-- Begin GIVEN ENTRIES --
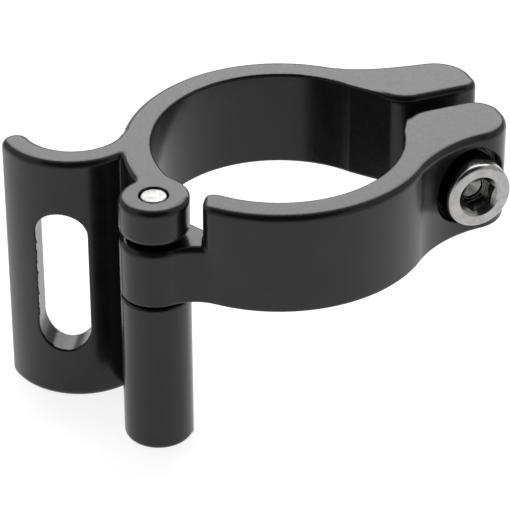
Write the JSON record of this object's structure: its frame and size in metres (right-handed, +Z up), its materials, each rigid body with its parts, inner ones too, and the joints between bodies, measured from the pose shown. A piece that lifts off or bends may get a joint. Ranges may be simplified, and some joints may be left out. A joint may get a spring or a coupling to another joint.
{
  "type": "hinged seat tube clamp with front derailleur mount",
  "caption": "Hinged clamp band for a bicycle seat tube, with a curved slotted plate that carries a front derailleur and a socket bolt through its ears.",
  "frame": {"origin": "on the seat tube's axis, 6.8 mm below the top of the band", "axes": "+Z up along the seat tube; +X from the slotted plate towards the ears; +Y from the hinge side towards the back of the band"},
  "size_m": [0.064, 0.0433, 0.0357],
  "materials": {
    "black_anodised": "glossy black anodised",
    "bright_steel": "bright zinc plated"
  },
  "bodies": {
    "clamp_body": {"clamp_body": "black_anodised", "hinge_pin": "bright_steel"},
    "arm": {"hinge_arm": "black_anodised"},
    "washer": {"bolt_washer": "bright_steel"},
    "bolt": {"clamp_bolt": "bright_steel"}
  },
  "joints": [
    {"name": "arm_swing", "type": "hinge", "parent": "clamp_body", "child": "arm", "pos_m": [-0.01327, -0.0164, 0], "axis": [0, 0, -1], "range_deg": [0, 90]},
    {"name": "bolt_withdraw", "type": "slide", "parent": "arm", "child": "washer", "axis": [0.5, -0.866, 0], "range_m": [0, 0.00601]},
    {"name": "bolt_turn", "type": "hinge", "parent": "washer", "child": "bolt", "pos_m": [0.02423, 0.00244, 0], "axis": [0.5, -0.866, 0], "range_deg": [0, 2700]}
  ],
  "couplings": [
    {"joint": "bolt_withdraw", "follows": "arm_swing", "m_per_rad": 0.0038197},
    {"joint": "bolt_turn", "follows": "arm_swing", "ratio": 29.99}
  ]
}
-- End GIVEN ENTRIES --
-- Begin GIVEN ENTRIES --
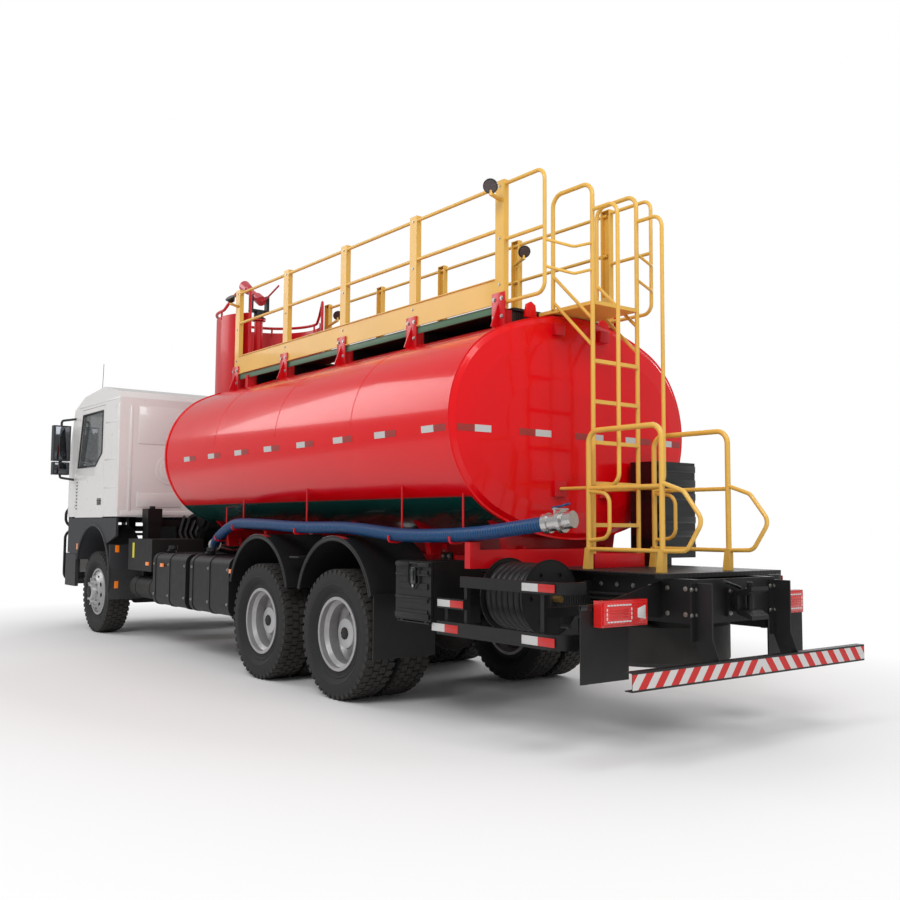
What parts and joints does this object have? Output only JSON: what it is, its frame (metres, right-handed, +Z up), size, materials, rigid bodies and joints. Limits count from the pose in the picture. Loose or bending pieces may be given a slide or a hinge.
-- End GIVEN ENTRIES --
-- Begin GIVEN ENTRIES --
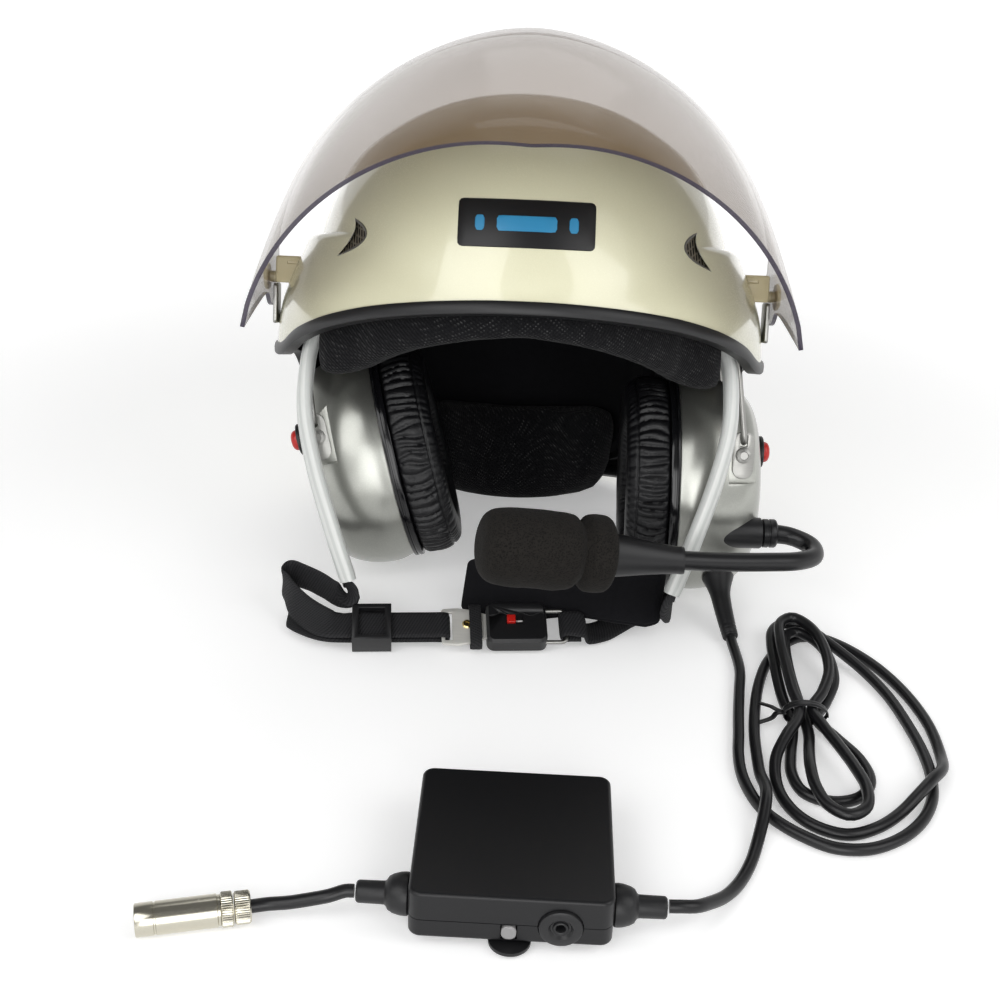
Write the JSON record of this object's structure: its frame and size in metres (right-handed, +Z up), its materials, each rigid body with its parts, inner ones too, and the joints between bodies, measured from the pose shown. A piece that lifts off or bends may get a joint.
-- End GIVEN ENTRIES --
Read the entries and show each line that mentions "slide".

RESULT OF THE TASK →
    {"name": "bolt_withdraw", "type": "slide", "parent": "arm", "child": "washer", "axis": [0.5, -0.866, 0], "range_m": [0, 0.00601]},
What parts and joints does this object have? Output only JSON: what it is, its frame (metres, right-handed, +Z up), size, materials, rigid bodies and joints. Limits count from the pose in the picture. Loose or bending pieces may be given a slide or a hinge.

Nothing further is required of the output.